Abstract:
Wave breaking is a ubiquitous nonlinear phenomenon in plasma that is followed by sudden drop of
wave amplitude after a wave steepening. We perform fluid simulation of the ion acoustic solitary
waves (IASWs) to investigate the start time of the wave steepening and breaking process. This
simulation demonstrates that a long wavelength perturbation in the electron and ion equilibrium
densities evolves into two long wavelength IASWs. These IASWs steepens and breaks into short
wavelength solitary structures, which become stable ion acoustic solitons at later time. From the
detailed analysis of simulation output, we accomplish the criteria for steepening and breaking of
the IASWs based on the (a) acceleration of IASWs (b) balance between maximum potential energy
and the maximum electron kinetic energy. Furthermore, we examined the ponderomotive potential
and the ponderomotive frequency of the electrons and ions during the process of the generation,
steepening and breaking of these IASWs. It is observed that the maximum ponderomotive potential
of both electrons and ions enhances during the steepening and attains the maximum close to the
breaking of the IASWs. The simulation shows that the electron (ion) average ponderomotive
frequency is considerably higher than the electron plasma frequency in the initial phase of
generation of IASWs, which rapidly oscillates and approaches to frequencies much smaller than
electron (ion) plasma frequency. These ponderomotive frequencies remain unchanged until the
start of steepening of the IASWs; however, both frequencies are found to increase during
the steepening and breaking of these IASWs.

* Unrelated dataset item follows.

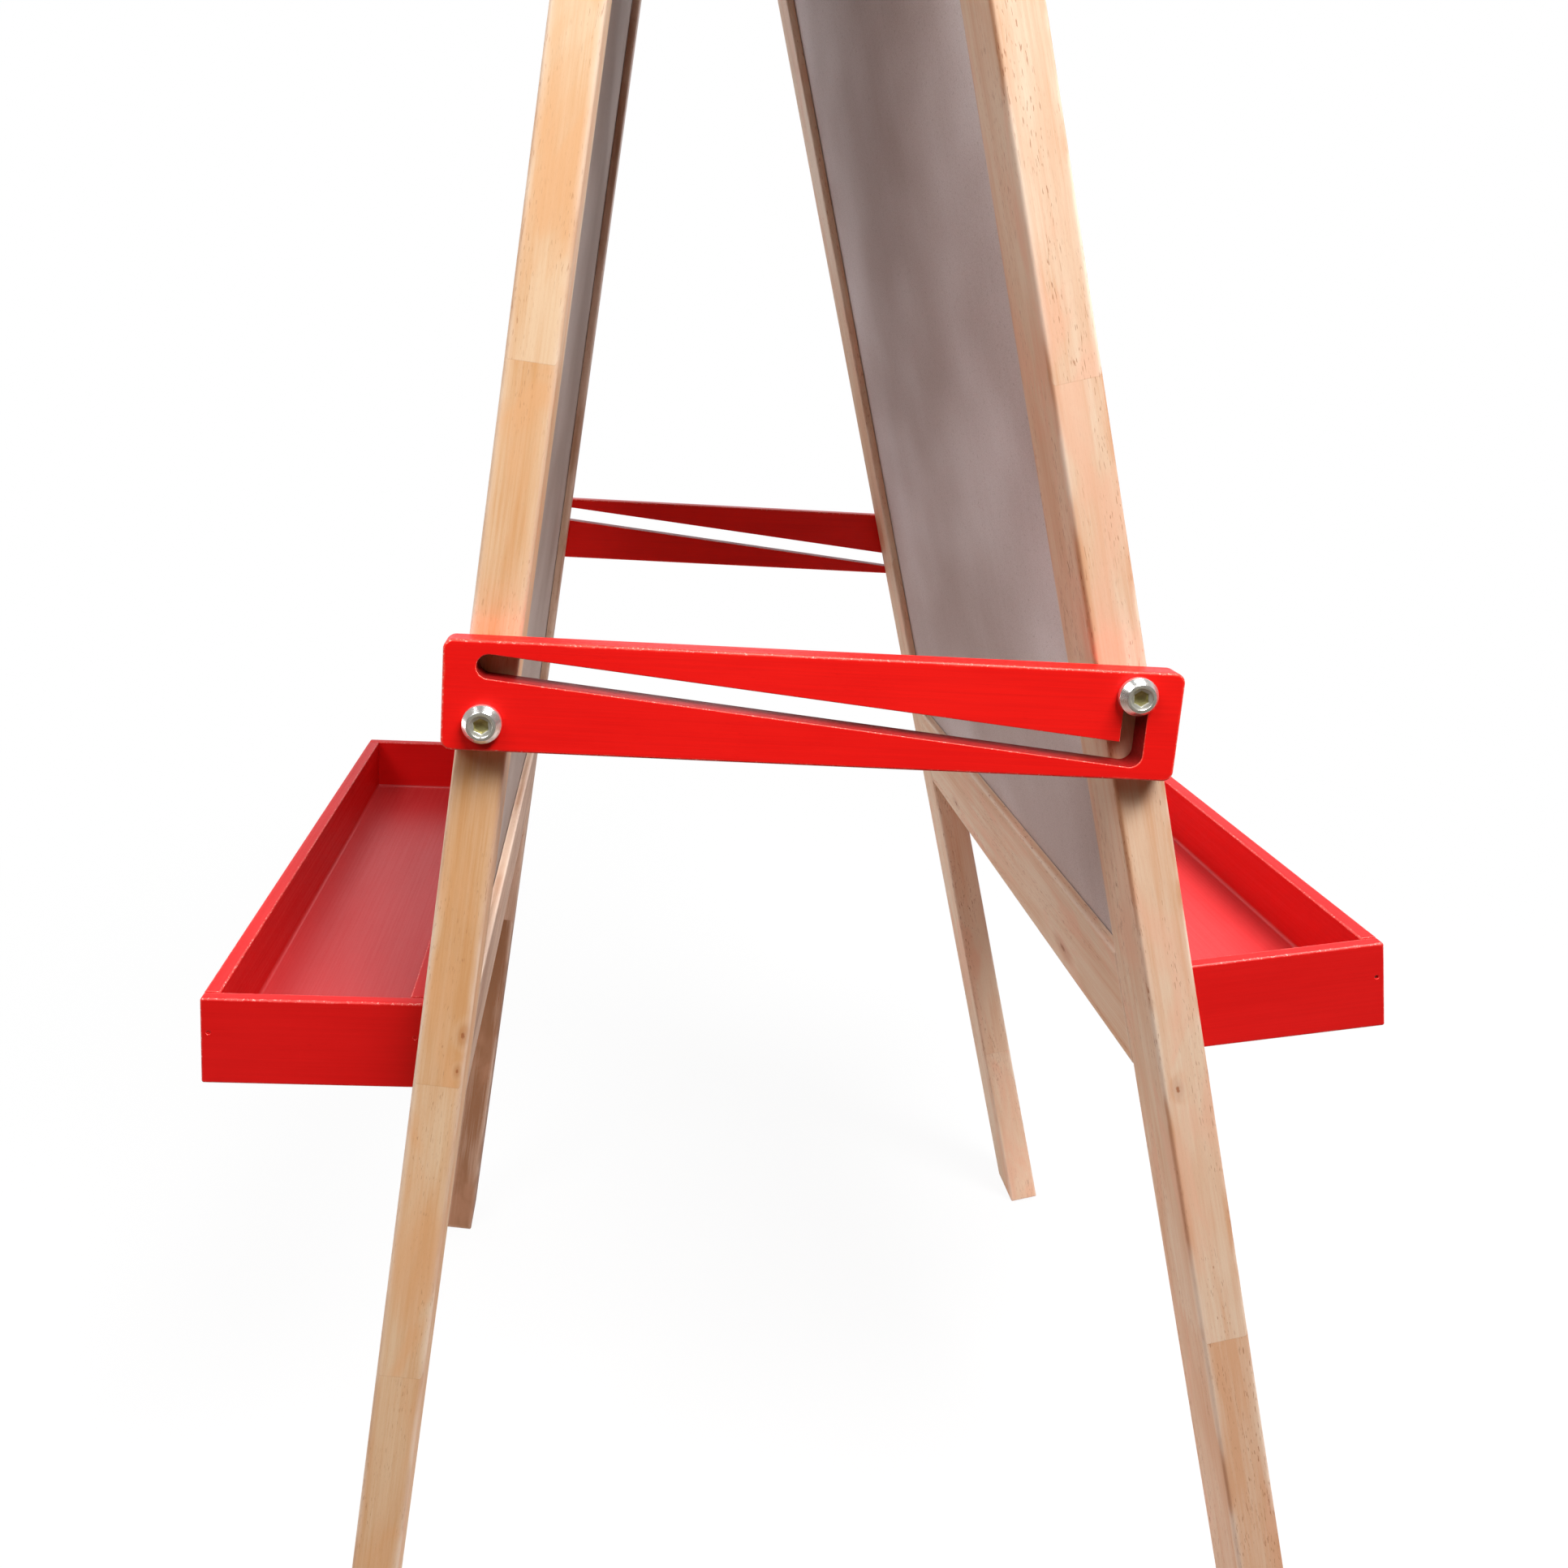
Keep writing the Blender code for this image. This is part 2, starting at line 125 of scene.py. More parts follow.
def insideLoop(points, loop):
    # a point is inside when a line from it crosses the loop an odd number of times
    x, y = points[:, 0, None], points[:, 1, None]
    a, b = loop, np.roll(loop, -1, 0)
    crosses = (a[:, 1] > y) != (b[:, 1] > y)
    rise = np.where(a[:, 1] == b[:, 1], 1.0, b[:, 1] - a[:, 1])
    return (crosses & (x < (b[:, 0] - a[:, 0]) * (y - a[:, 1]) / rise + a[:, 0])).sum(1) % 2 == 1


def fillFlat(shell, loops, zone=0, up=True):
    # flat face inside the first loop and outside the others
    ids = np.concatenate(loops)
    flat = shell["points"][ids][:, :2]
    middle = flat.mean(0)
    edges, start = [], 0
    for loop in loops:
        k = np.arange(len(loop))
        edges += np.stack([start + k, start + (k + 1) % len(loop)], 1).tolist()
        start += len(loop)
    spots = [Vector(p) for p in ((flat - middle) * 100).tolist()]
    made = delaunay_2d_cdt(spots, edges, [], 1, 1e-7, True)
    if not all(made[3]):      # points that the loops don't have
        print("warning: loops cross in a flat face near", middle)
    source = np.array([o[0] if o else 0 for o in made[3]])      # points in one place become one point
    triangles = source[np.array(made[2])]
    centres = flat[triangles].mean(1)
    keep, start = np.ones(len(triangles), bool), 0
    for i, loop in enumerate(loops):
        within = insideLoop(centres, flat[start:start + len(loop)])
        keep &= within if i == 0 else ~within
        start += len(loop)
    triangles = triangles[keep]
    p = flat[triangles]
    turn = np.cross(p[:, 1] - p[:, 0], p[:, 2] - p[:, 0])
    wrong = (turn < 0) == up
    triangles[wrong] = triangles[wrong][:, ::-1]
    addFaces(shell, ids[triangles], zone)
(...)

Based on this information, we propose that the
ponderomotive potential and ponderomotive frequencies of electrons and ions can be used as
proxies to determine the steepening and breaking time of the IASWs. We find that the onset time of
the wave breaking varies inversely with the thermal velocity of the electrons and the amplitude of
the initial density perturbation (IDP), while it is directly proportional to the width of the IDP. It is
also noted that the number of solitons formed in the system and their characteristics depends on the
electron temperature, width, and amplitude of the IDP.